IM Facilitation Notes
  • Emphasize 48-hour impossible timeline from Monday discovery to Wednesday Congressional presentation—players must recognize that comprehensive data re-validation ensuring absolute research integrity requires 4-6 months of systematic experimental reproduction while political and appropriations necessities demand Wednesday demonstration: The core dilemma stems from temporal impossibility: scientific rigor demands thorough validation while institutional survival requires proceeding with incomplete verification. Ask: “Dr. Morrison says Senator Brooks arranged this presentation 6 months ago with 14 committee members attending—rescheduling delays until spring 2023 after fiscal year 2023-2024 appropriations votes. Dr. Vasquez says comprehensive data re-validation requires 4-6 months of systematic experimental reproduction. How do you resolve a security incident in 48 hours that scientifically requires 4-6 months to properly address?”

  • Highlight dual-purpose nation-state attack combining intellectual property theft (500GB classified research exfiltration) with sabotage (systematic data manipulation undermining research credibility)—players should recognize adversary objectives extend beyond simple espionage to actively destroying U.S. scientific competitive advantages: The sophistication exceeds traditional threat models: rather than stealing data and remaining covert, the adversary both exfiltrates intellectual property AND manipulates findings to invalidate research potentially causing U.S. to abandon breakthrough while adversary deploys stolen technology. This dual attack achieves multiple strategic objectives: transferring U.S. technological advantages, undermining American scientific credibility, wasting federal research investment, and potentially delaying U.S. energy independence by years. Ask: “The malware didn’t just steal the research data—it actively manipulated experimental validation making scientists doubt their own breakthrough findings. What does this tell you about adversary strategic objectives beyond simple espionage?”

  • Address air-gap compromise through international collaboration system network bridges—players often assume air-gapped classified networks prevent external penetration without understanding how legitimate operational requirements create vulnerabilities: The malware exploited network connectivity established for legitimate scientific mission (allied research partnerships) penetrating systems designed for physical isolation. This illustrates fundamental security challenge: absolute isolation provides strong protection but prevents mission accomplishment requiring connectivity, while operational necessities enabling mission create attack surfaces for sophisticated adversaries. Help players understand this isn’t simple security failure but complex trade-off between protection and operational requirements. Ask: “The classified research networks were air-gapped from the internet—physically isolated without external connectivity. How did nation-state adversaries penetrate systems designed for complete isolation? What legitimate operational requirements created this vulnerability?”

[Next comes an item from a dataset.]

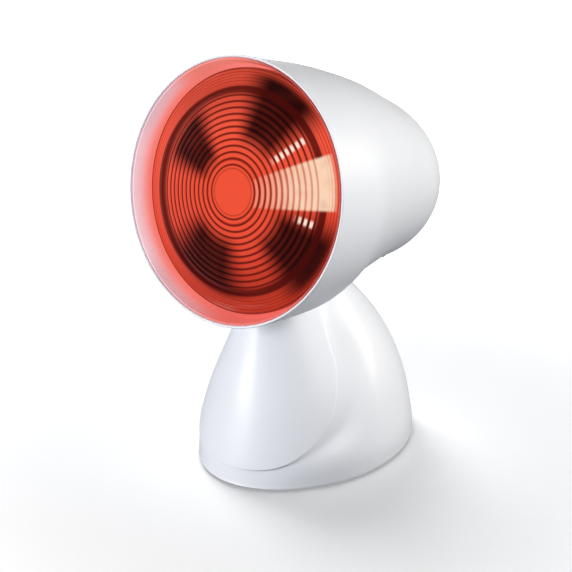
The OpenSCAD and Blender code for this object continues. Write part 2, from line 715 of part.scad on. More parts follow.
// Front panel: a leaf laid on the foot's outer form.
leaf_edge_n = 20;
leaf_mid = 0.42;
module front_panel() {
    share = [for (i = [0 : leaf_edge_n]) pow(i / leaf_edge_n, 1.8)];
    right = [for (f = share) [smooth(leaf_rows, f, 1), f]];
    top = [for (i = [1 : 11]) [right[leaf_edge_n][0] * (1 - i / 6), 1]];
    edge = concat(right, top, [for (i = [leaf_edge_n : -1 : 1]) [-right[i][0], right[i][1]]]);
    rings = [for (k = [1, 0.97, 0.88, 0.76, 0.64, 0.52, 0.4, 0.25, 0.1])
        [for (e = edge) [e[0] * k, leaf_mid + (e[1] - leaf_mid) * k]]];
    function spot(p, under) =
        let (z = leaf_z + p[1] * leaf_h, turn = asin(max(min(p[0] * leaf_w / 2 / half_w(z), 0.98), -0.98)))
        foot_point(turn, z, under ? set_in(turn, z) - leaf_gap : 0);
    color(white) difference() {
        loft(concat([for (i = [len(rings) - 1 : -1 : 0]) [for (p = rings[i]) spot(p, true)]],
            [for (r = rings) [for (p = r) spot(p, false)]]));
        above_roof(0.3);
    }
}
module back_panel() {
    color(white) difference() {
        on_back(-panel_t) panel_form(0, panel_t);
        on_back(-panel_t - cut) {
            translate([-housing_w / 2 - 0.1, switch_y - housing_l / 2 - 0.1, 0])
                cube([housing_w + 0.2, housing_l + 0.2, 4]);
            translate([-inlet_w / 2 - 1.7, inlet_y - inlet_h / 2 - 1.7, 0])
                cube([inlet_w + 3.4, inlet_h + 3.4, 4]);
            at_each(panel_screw_places) cylinder(d = 2, h = 4);
        }
    }
}
module panel_screws() {
    color(steel) on_back() at_each(panel_screw_places) small_screw(panel_t + 1.6);
}

// Bottom plate, ballast and feet.
module plate_outline(z, inset) {
    mid = (front_y(z) + back_y(z)) / 2;
    half = (back_y(z) - front_y(z)) / 2 - inset;
    polygon([for (j = [0 : 71]) let (a = 5 * j)
        [(half_w(z) - inset) * sin(a), mid - half * cos(a)]]);
}
module bottom_plate() {
    color([0.85, 0.86, 0.88]) difference() {
        translate([0, 0, plate_z]) linear_extrude(plate_t)
            plate_outline(plate_top, foot_wall + leaf_step_low + plate_gap);
        at_each(concat(boss_places, weight_places)) {
            cylinder(d = screw_d + 0.4, h = 8);
            translate([0, 0, plate_z - 1]) cylinder(d = screw_head_d + 0.4, h = 2);
        }
    }
}
module ballast_weight() {
    color([0.35, 0.36, 0.38]) difference() {
        translate([-weight_w / 2, weight_y - weight_l / 2, plate_top])
            cube([weight_w, weight_l, weight_t]);
        at_each(weight_places) cylinder(d = screw_d, h = plate_top + 5);
    }
}
module rubber_feet() {
    color(dark) at_each(pad_places) cylinder(d = pad_d, h = pad_h);
}
module base_screws() {
    color(steel) at_each(boss_places)
        translate([0, 0, plate_z + 1]) rotate([180, 0, 0]) screw(plate_t + 8, 0.9);
}
module weight_screws() {
    color(steel) at_each(weight_places)
        translate([0, 0, plate_z + 1]) rotate([180, 0, 0]) screw(plate_t + 3.4, 0.9);
}

// Tilt hinge.
module neck_post() {
    color([0.45, 0.46, 0.48]) at_axis() difference() {
        union() {
            for (side = [0, 1]) mirror([side, 0, 0]) {
                translate([cheek_gap / 2, 0, 0]) rotate([0, 90, 0]) cylinder(r = cheek_r, h = cheek_t);
                translate([cheek_gap / 2, -cheek_r, flange_top - 1])
                    cube([cheek_t, 2 * cheek_r, -flange_top + 1]);
            }
            translate([-cheek_out, -19, flange_top - post_flange_t])
                cube([2 * cheek_out, 28, post_flange_t]);
            translate([0, 12.2, flange_top - post_flange_t]) cylinder(r = 4, h = post_flange_t);
            translate([-4, 8, flange_top - post_flange_t]) cube([8, 4.2, post_flange_t]);
        }
        rotate([0, 90, 0]) cylinder(d = pin_d + 2 * pin_clear, h = big, center = true);
        at_each(post_places) translate([0, 0, -30]) cylinder(d = screw_d + 0.4, h = 16);
        translate([0, -4.5, -30]) cylinder(d = wire_d + 1.2, h = 16);
    }
}
module post_screws() {
    color(steel) at_axis() at_each(post_places)
        translate([0, 0, flange_top - post_flange_t]) rotate([180, 0, 0]) screw(post_flange_t + 5);
}
module pivot_pins() {
    out = ear_x + ear_t + spring_t;
    inner = cheek_gap / 2 + 0.6;
    color(steel) at_axis() for (side = [0, 1]) mirror([side, 0, 0]) rotate([0, 90, 0]) {
        translate([0, 0, inner]) cylinder(d = pin_d, h = out - inner + cut);
        translate([0, 0, out]) cylinder(d = pin_d + 3.2, h = pin_head_t);
    }
}
module washer_pair(x, t, r) {
    for (side = [0, 1]) mirror([side, 0, 0]) translate([x, 0, 0]) rotate([0, 90, 0])
        difference() {
            cylinder(r = r, h = t);
            translate([0, 0, -cut]) cylinder(d = pin_d + 2 * pin_clear, h = t + 2 * cut);
        }
}
module friction_washers() {
    color(brass) at_axis() washer_pair(cheek_out, washer_t, ear_r - 0.4);
}
module spring_washers() {
    color(steel) at_axis() washer_pair(ear_x + ear_t, spring_t, pin_d / 2 + 1.8);
}

// Inlet and switch.
module mouth(w, h, depth) {
    linear_extrude(depth) {
        translate([-(w - h) / 2, -h / 2]) square([w - h, h]);
        for (x = [-1, 1]) translate([x * (w - h) / 2, 0]) circle(d = h);
    }
}
module inlet_socket() {
    color(dark) on_back() translate([0, inlet_y, 0]) difference() {
        union() {
            translate([-inlet_w / 2 - inlet_out, -inlet_h / 2 - inlet_out, 0])
                cube([inlet_w + 2 * inlet_out, inlet_h + 2 * inlet_out, inlet_flange]);
            translate([-inlet_w / 2 - 1.6, -inlet_h / 2 - 1.6, -inlet_depth - 2])
                cube([inlet_w + 3.2, inlet_h + 3.2, inlet_depth + 2 + cut]);
        }
        translate([0, 0, inlet_flange - inlet_depth]) mouth(inlet_w, inlet_h, inlet_depth + cut);
        for (x = [-1, 1])
            translate([x * inlet_pitch / 2, 0, -inlet_depth - 3]) cylinder(d = inlet_pin_d, h = 6);
    }
}
module inlet_pins() {
    color(steel) on_back() for (x = [-1, 1]) translate([x * inlet_pitch / 2, inlet_y, 0]) {
        translate([0, 0, -inlet_depth - 2]) cylinder(d = inlet_pin_d, h = inlet_depth + 2);
        translate([-0.4, -2, -inlet_depth - 6]) cube([0.8, 4, 4]);
    }
}
axle_z = -1.6;
axle_r = 1.5;
module switch_housing() {
    color(dark) on_back() translate([0, switch_y, 0]) difference() {
        union() {
            translate([-housing_w / 2 - flange_out, -housing_l / 2 - flange_out, 0])
                cube([housing_w + 2 * flange_out, housing_l + 2 * flange_out, switch_flange]);
            translate([-housing_w / 2, -housing_l / 2, -switch_depth])
                cube([housing_w, housing_l, switch_depth + cut]);
        }
        translate([-rocker_w / 2 - clear, -rocker_l / 2 - 0.8, -8])
            cube([rocker_w + 2 * clear, rocker_l + 1.6, 12]);
        translate([0, 0, axle_z]) rotate([0, 90, 0])
            cylinder(r = axle_r + pin_clear, h = rocker_w + 2.2, center = true);
    }
}
module switch_terminals() {
    color(brass) on_back() for (y = [-1, 1])
        translate([-2.4, switch_y + y * 5 - 0.4, -switch_depth - 7]) cube([4.8, 0.8, 7]);
}
module switch_rocker() {
    half = rocker_l / 2;
    color(dark) on_back() translate([0, switch_y, axle_z]) rotate([-rocker_travel / 2, 0, 0]) {
        rotate([90, 0, 90]) translate([0, 0, -rocker_w / 2]) linear_extrude(rocker_w)
            polygon([[-half + 0.6, -3.4], [half - 0.6, -3.4], [half - 0.2, 1.4], [half - 0.4, 4.4],
                [half - 1, 4.7], [0, 3.3], [1 - half, 4.7], [0.4 - half, 4.4], [0.2 - half, 1.4]]);
        rotate([0, 90, 0]) cylinder(r = axle_r, h = rocker_w + 1.8, center = true);
    }
}

// Wiring of the foot.
wire_x = 8;
module terminal_block() {
    color([0.93, 0.92, 0.86]) difference() {
        translate([-block_w / 2, block_back - block_l, plate_top]) cube([block_w, block_l, block_h]);
        for (x = [-wire_x, wire_x]) translate([x, block_mid, plate_top + 5]) cylinder(d = 4.2, h = 8);
    }
}
module terminal_screws() {
    color(brass) for (x = [-wire_x, wire_x])
        translate([x, block_mid, plate_top + 5]) difference() {
            cylinder(d = 4, h = 4);
            translate([-3, -0.3, 3.2]) cube([6, 0.6, 2]);
        }
}
module mains_wires() {
    inward = [0, -cos(panel_lean), -sin(panel_lean)];
    into = [0, -1, 0];
    color([0.15, 0.25, 0.55]) {
        tube([inlet_tab(1), inlet_tab(1) + 2 * inward, [-wire_x, block_back + 3, 11],
            [-wire_x, block_back, 9]], 2, inward, into);
        tube([inlet_tab(-1), inlet_tab(-1) + 4 * inward, inlet_tab(-1) + [4, -6, 9],
            switch_tab(-1) + 4 * inward, switch_tab(-1)], 2, inward, -inward);
        tube([switch_tab(1), switch_tab(1) + 4 * inward, switch_tab(1) + [12, 0.6, -1.2],
            switch_tab(1) + [13, 3.6, -15.2], [wire_x + 1, block_back + 4, 14],
            [wire_x, block_back, 9]], 2, inward, into);
    }
}
riser_y = axis_y - 4.5;
module riser_cable() {
    points = [[0, block_mid, plate_top + block_h], [0, block_mid, plate_top + block_h + 6],
        [0, 10, 34], [0, riser_y, 50], [0, riser_y, 70], [0, riser_y, axis_z - 19],
        [-2.6, riser_y + 1, axis_z - 13], [-6, riser_y + 3.6, axis_z - 6],
        [-4.6, axis_y, axis_z - 1.4], [-2.2, axis_y, axis_z], [0, axis_y, axis_z]];
    color(dark) tube(points, wire_d, [0, 0, 1], [1, 0, 0]);
}
clip_z = 74;
clip_h = 5;
clip_top = axis_z + flange_top - post_flange_t;
module cable_clip() {
    color(steel) difference() {
        union() {
            translate([0, riser_y, clip_z]) cylinder(r = wire_d / 2 + 1.2, h = clip_h);
            translate([-3, riser_y - 9, clip_top - 1]) cube([6, 9, 1]);
            translate([-3, riser_y - 2.4, clip_z]) cube([6, 1, clip_top - clip_z]);
        }
        translate([0, riser_y, clip_z - cut]) cylinder(r = wire_d / 2 + 0.2, h = big);
    }
}

head_shell();
shade_liner();
bulb_lens();
bulb_reflector();
bulb_skirt();
bulb_cap();
bulb_insulator();
bulb_contact();
filament();
filament_stem();
lampholder_body();
lampholder_sleeve();
lampholder_contact();
holder_bracket();
holder_screws();
bracket_screws();
heat_shield();
thermal_cutout();
head_wires();
tilt_yoke();
yoke_screws();
base_shell();
front_panel();
back_panel();
panel_screws();
bottom_plate();
ballast_weight();
weight_screws();
rubber_feet();
base_screws();
neck_post();
post_screws();
pivot_pins();
friction_washers();
spring_washers();
inlet_socket();
inlet_pins();
switch_housing();
switch_terminals();
switch_rocker();
terminal_block();
terminal_screws();
mains_wires();
riser_cable();
cable_clip();
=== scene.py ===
"""Infrared heat lamp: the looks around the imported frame.

Metres, +Z up, front of the lamp towards -Y, origin on the table under the middle.
"""
import json
import math
import bpy
from mathutils import Matrix, Vector


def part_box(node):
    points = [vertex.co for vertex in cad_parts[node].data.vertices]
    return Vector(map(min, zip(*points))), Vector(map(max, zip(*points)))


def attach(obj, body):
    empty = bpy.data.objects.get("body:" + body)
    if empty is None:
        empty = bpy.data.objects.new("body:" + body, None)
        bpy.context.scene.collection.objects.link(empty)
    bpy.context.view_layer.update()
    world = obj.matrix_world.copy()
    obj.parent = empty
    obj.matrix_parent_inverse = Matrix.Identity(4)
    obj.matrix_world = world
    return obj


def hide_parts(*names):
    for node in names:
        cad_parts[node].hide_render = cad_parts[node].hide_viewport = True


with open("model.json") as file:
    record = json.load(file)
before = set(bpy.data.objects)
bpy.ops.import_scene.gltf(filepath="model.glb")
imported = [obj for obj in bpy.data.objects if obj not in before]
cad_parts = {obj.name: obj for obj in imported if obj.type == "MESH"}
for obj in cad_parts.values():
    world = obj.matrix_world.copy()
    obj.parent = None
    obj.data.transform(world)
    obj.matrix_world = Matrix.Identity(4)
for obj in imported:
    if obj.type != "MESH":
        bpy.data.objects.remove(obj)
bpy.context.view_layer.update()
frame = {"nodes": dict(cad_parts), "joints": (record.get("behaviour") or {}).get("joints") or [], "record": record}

MM = 0.001
NODES = frame["nodes"]

# ---------------------------------------------------------------- camera

CAMERA_AT = (0.6335, -0.81725, 0.5212)
CAMERA_LOOKS_AT = (0.0001, -0.02525, 0.0949)
CAMERA_LENS = 134.43


def make_camera():
    """A long lens at the photograph's angle."""
    data = bpy.data.cameras.new("camera")
    data.lens = CAMERA_LENS
    data.sensor_width = 36
    data.dof.use_dof = False
    camera = bpy.data.objects.new("camera", data)
    camera.location = CAMERA_AT
    away = Vector(CAMERA_LOOKS_AT) - Vector(CAMERA_AT)
    camera.rotation_euler = away.to_track_quat("-Z", "Y").to_euler()
    bpy.context.scene.collection.objects.link(camera)
    bpy.context.scene.camera = camera


make_camera()

# ---------------------------------------------------------------- places and forms

TILT_AXIS = next(Vector(j["pos_m"]) for j in frame["joints"] if j["name"] == "head_tilt")


def box_size(node):
    low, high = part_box(node)
    return high - low


def smooth(rows, t, column):
    """A smooth curve through rows of (position, value, value, ...), read at position t."""
    i = 0
    while i < len(rows) - 2 and t >= rows[i + 1][0]:
        i += 1

    def slope(k):
        a = rows[max(k - 1, 0)]
        b = rows[min(k + 1, len(rows) - 1)]
        return (b[column] - a[column]) / (b[0] - a[0])

    h = rows[i + 1][0] - rows[i][0]
    u = (t - rows[i][0]) / h
    start, end = rows[i][column], rows[i + 1][column]
    value = (2 * u**3 - 3 * u**2 + 1) * start + (3 * u**2 - 2 * u**3) * end
    return value + h * ((u**3 - 2 * u**2 + u) * slope(i) + (u**3 - u**2) * slope(i + 1))


def ease(u):
    v = min(max(u, 0), 1)
    return v * v * (3 - 2 * v)


def spread(start, end, count, power=1.0):
    """count + 1 numbers from start to end, crowded towards the start when power is above 1."""
    return [start + (end - start) * (i / count) ** power for i in range(count + 1)]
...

  • Emphasize classification system complexity and federal counterintelligence coordination requirements—players should recognize that classified research breach requires multi-agency response (FBI, DOE, intelligence community) beyond laboratory cybersecurity team capabilities: Linda Park can’t independently investigate and remediate nation-state espionage targeting classified information—federal protocols require FBI counterintelligence investigation, DOE Office of Intelligence damage assessment, and potential National Security Agency technical assistance for sophisticated malware analysis. This multi-agency coordination introduces additional timeline complexity: federal investigation procedures may require weeks for proper damage assessment while Congressional presentation deadline allows only 48 hours. The tension between security thoroughness and institutional political necessities creates impossible situation where proper federal response timelines exceed available decision window.

  • Guide players toward recognizing stakeholder impossible conflicts—Dr. Vasquez (scientific integrity vs. institutional loyalty), Dr. Morrison (federal accountability vs. political survival), Linda Park (security thoroughness vs. timeline constraints), Senator Brooks (appropriations advocacy vs. oversight responsibility): Each stakeholder faces personally impossible decision with no good options: Dr. Vasquez must choose between 20-year scientific reputation and institutional funding supporting 400 colleagues, Dr. Morrison must balance fiduciary duty with political relationship necessary for laboratory survival, Linda Park must decide between comprehensive security response and compressed timeline enabling organizational mission, Senator Brooks must evaluate breakthrough claims without knowledge of security compromise potentially undermining presentation credibility. Players should feel weight of these personal stakes beyond abstract cybersecurity incident response.

  • Address federal laboratory budget constraints and cybersecurity investment priorities—help players understand that $12 million annual security budget (2.5% of laboratory budget) and 8-person security team represent congressional appropriations decisions prioritizing research programs over cybersecurity modernization: This incident reveals systemic federal research institution vulnerability: Linda Park’s resources prove inadequate for nation-state persistent threats, but requesting budget increases requires reducing research program funding affecting scientific productivity and mission accomplishment. Congressional appropriations committees historically prioritize demonstrable research breakthroughs (visible results justifying federal investment) over cybersecurity infrastructure (invisible protection producing no research output). Ask: “Linda operates with $12 million cybersecurity budget and 8-person team protecting $3.2 billion classified research from nation-state adversaries. Is this adequate? If not, should Congress reduce research program funding to increase cybersecurity investment? How do you balance security protection against research productivity?”

  • Highlight Congressional funding cycle creating pressure for demonstrable results rather than indefinite fundamental research—players should recognize that federal laboratory dependence on annual appropriations creates vulnerability to political timelines and demonstration pressures: Senator Brooks champions renewable energy research because successful breakthroughs validate appropriations advocacy and provide political benefits from visionary energy policy leadership. This creates incentive alignment: laboratory leadership wants Congressional demonstration success for appropriations continuation while Senator wants breakthrough validation for political positioning. However, this alignment becomes problematic when security incidents threaten demonstration integrity—both parties face pressure to proceed despite data manipulation concerns because cancellation damages both institutional funding and political advocacy. The appropriations dependency creates vulnerability where short-term political necessities override long-term scientific integrity and security considerations.